Use the exact same process as above, only you will need to measure out from a "landmark" seam (preferably one that extends the full length of the quilt) to help you align your rulers along the first side.

22 inches from the seam to the edge of the quilt.

What if there's a "gap" in the seam line you are using as a landmark?

Bridge the gap with a second ruler, and measure out from where the seam would be if it had continued.

Extend the "landmark" seam using a second ruler.
Measure out (22 inches, in this case) to the edge of the quilt from there.
Once your rulers are laid out along the first edge, remember to step back and check your line before you cut. If you make the cut, how will the edge of the quilt look in relation to the piecing? Does everything look right, or does something need to be tweaked?

After that first side is cut, remember to jump across to the opposite edge next. Use the side you just cut as the reference point. Measure, measure, measure, lining up your rulers for the parallel cut.

Lining up for the third edge - making sure both corners are square.

Cut the third edge, making sure corners are square. Use a landmark seam that extends the width of the quilt to help you keep the edge of the quilt parallel to the piecing (photo below).

Measuring up from a "landmark" seam to keep things looking straight.

And, voila! Another nice, square quilt!

This method works extremely well for me, but I cannot guarantee it will work perfectly for everyone who tries it. There are many small decisions to make along the way, and every quilt is different, so results could vary. Please use your own best judgement and common sense when squaring up your own quilts!

I'm hoping everything I wrote makes sense . . . I'm so sick with a head cold right now that I can't really be sure! Need something clarified? Please ask!

Linking up with:
Linky Tuesday @ Freemotion by the River

Try, Learn, Grow!

P.S. I love hearing from you, so don't be shy! Comments will be answered by email where possible.


  1. This helps me understand squaring up! Thank you!

  2. Lovely quilting on both of those.

  3. excellent tutorial thank you much

  4. Thanks for explaining that so well. I will take more time and use more rulers in future!

  5. Well thought out. The quilt on the frame and then squared up on the floor sure looks great! Love the large piecework.

  6. information was great and very easy to understand. I am new to long arm quilting and do some quilting for others and have a hard time squaring up the quilts before and after they are quilted. do you have an easy way to get these on the frame and quilted so they end up at least close to square. I have told clients that when I get the quilts out of square they will come back quilted as is.
    thank you Lindandmurray@msn.com

    again thank you for the great information and look forward to seeing more of your work

  7. Carole, this is a great tutorial! I am not a fan of borders but man do they make the squaring up process a lot easier :) I'm going to need to start using more rulers :)

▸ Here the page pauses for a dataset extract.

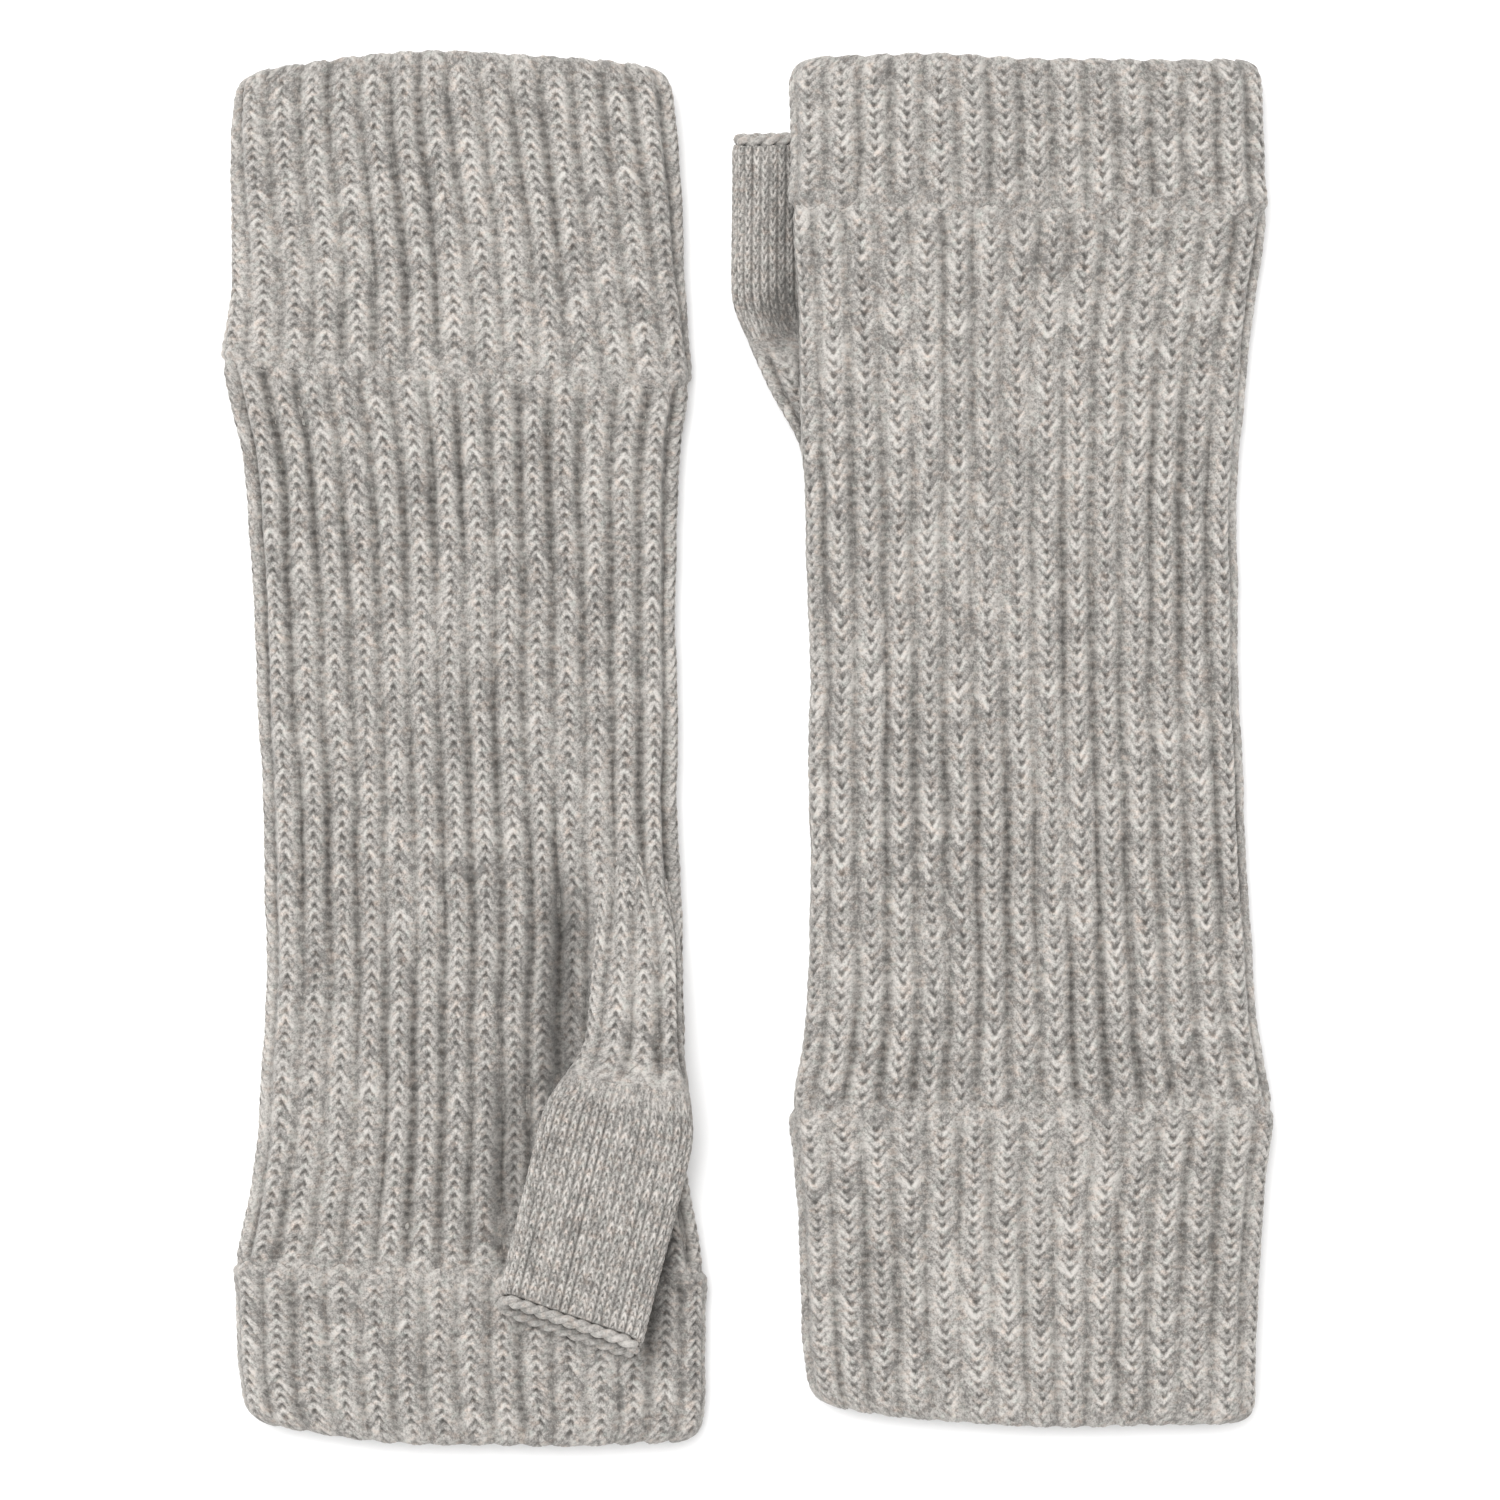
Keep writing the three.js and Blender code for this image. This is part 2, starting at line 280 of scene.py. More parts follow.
def uneven_ribs(rows, ribs):
    """How much deeper or shallower than usual each rib's furrows are, slowly changing along it."""
    noise = rng.normal(size=(rows, ribs))
    waves = np.fft.rfft2(noise)
    reach_along, reach_round = 22, 2
    along = np.abs(np.fft.fftfreq(rows))[:, None] * reach_along
    round_it = np.fft.rfftfreq(ribs)[None, :] * reach_round
    slow = np.fft.irfft2(waves * np.exp(-(along**2) - round_it**2), (rows, ribs))
    usual_change, least, most = 0.22, 0.5, 1.35
    return np.clip(1 + usual_change * slow / slow.std(), least, most)


def knitted_wall(name, knit, ribs, path, place, start=0.0, lean=0.0, depth_share=1.0, calm=()):
    """A closed knitted wall round a tube.

    path is the outer face's profile as rows of (s, inset), already cut into mesh rows, the inner
    face's as a few more, and which way the rows of stitches count. place(share, s, inset) puts a
    point of the tube into the world and returns its place and its fabric coordinates. start turns
    the stitches round the tube, by so many of them, and lean slants them, in mm a mm. The relief
    is lower near each place in calm, given as (s, share, reach).

    For the material, each point gets its yarn's tone, its depth for painted shade, how clear its
    stitches' painted shade is, how deep its furrow's painted shade is drawn and its place on the
    fabric.
    """
    outer, inner, upward = path
    columns = ribs * knit["columns"]
    column = np.arange(columns)
    across = (column % knit["columns"]) / knit["columns"] - 0.5
    tangent = np.gradient(outer, axis=0)
    tangent /= np.linalg.norm(tangent, axis=1)[:, None]
    normal = np.stack([tangent[:, 1], -tangent[:, 0]], 1) * upward
    step = np.arange(len(outer)) * upward
    phase = step[:, None] / ROW_STEPS
    stitch_rows = int(np.ceil(len(outer) / ROW_STEPS)) + 1
    own_change = 0.16
    vary = 1 + own_change * rng.normal(size=(stitch_rows + 1, ribs))
    slack = uneven_ribs(stitch_rows + 1, ribs)
    slope = knit["columns"] / ROW_STEPS
    row_of = np.floor(phase - slope * np.abs(across)[None, :] + 0.5).astype(int) % stitch_rows
    rib_of = np.broadcast_to(column // knit["columns"], row_of.shape)
    height, depth = stitch_relief(knit, across[None, :], phase, depth_share * slack[row_of, rib_of])
    calmed = np.ones(len(outer))
    for s, part, reach in calm:
        calmed -= part * np.exp(-(((outer[:, 0] - s) / reach) ** 2))
    height = knit["proud"] + height * (0.85 + 0.15 * vary[row_of, rib_of]) * calmed[:, None]
    depth = depth * calmed[:, None]
    tones = yarn_tones(stitch_rows, columns)
    tone = tones[row_of, np.broadcast_to(column, row_of.shape)]
    tone = tone + 0.35 * (vary[row_of, rib_of] - 1) / own_change

    s = outer[:, :1] + normal[:, :1] * height
    inset = outer[:, 1:] + normal[:, 1:] * height
    inner_rows = len(inner)
    # The inner face gets a fixed depth, so the material paints shade on it.
    inner_face_shade = 0.6
    s = np.concatenate([s, np.repeat(inner[:, :1], columns, 1)])
    inset = np.concatenate([inset, np.repeat(inner[:, 1:], columns, 1)])
    depth = np.concatenate([depth, np.full((inner_rows, columns), inner_face_shade)])
    clear = np.repeat(np.concatenate([calmed, np.zeros(inner_rows)])[:, None], columns, 1)
    drawn = np.concatenate([depth_share * slack[row_of, rib_of], np.ones((inner_rows, columns))])
    tone = np.concatenate([tone, np.zeros((inner_rows, columns))])
    share = (column[None, :] + 0.5 * knit["columns"]) / columns + start / ribs
    share = share + lean * (s - outer[0, 0]) / (ribs * RIB_WIDTH)
    points, fabric = place(share, s, inset)
    rising = (across >= 0) == (upward > 0)
    counts = np.concatenate([phase[:, 0], phase[0, 0] + inner[:, 0] / knit["row"]])
    values = {"tone": tone, "depth": depth, "clear": clear, "drawn": drawn, "fabric": fabric}
    return ring_grid(name, points, values, rising, counts, knit["columns"])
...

  8. Thanks for this tutorial, I've never made a quilt without a border but if I do I shall now know how to cope with squaring up.


  9. Thank you for this, it'll be my go-to tutorial from now on!

  10. I hope your cold is feeling better by now, and I think it's very impressive you wrote such a detailed and clear tutorial with one!

  11. Lots of crawling around on the floor involved in squaring up a quilt. King-sized quilts require a king-sized room, lol! Hope you're feeling better by now.

  12. I have often wondered just how to *properly* trim and square up a quilt. Even though I'm a big googler, it never occurred to me to google this particular thing - I guess I am too gung ho to finish already when I get to this point in a quilt ;-) so, thanks very much for sharing!!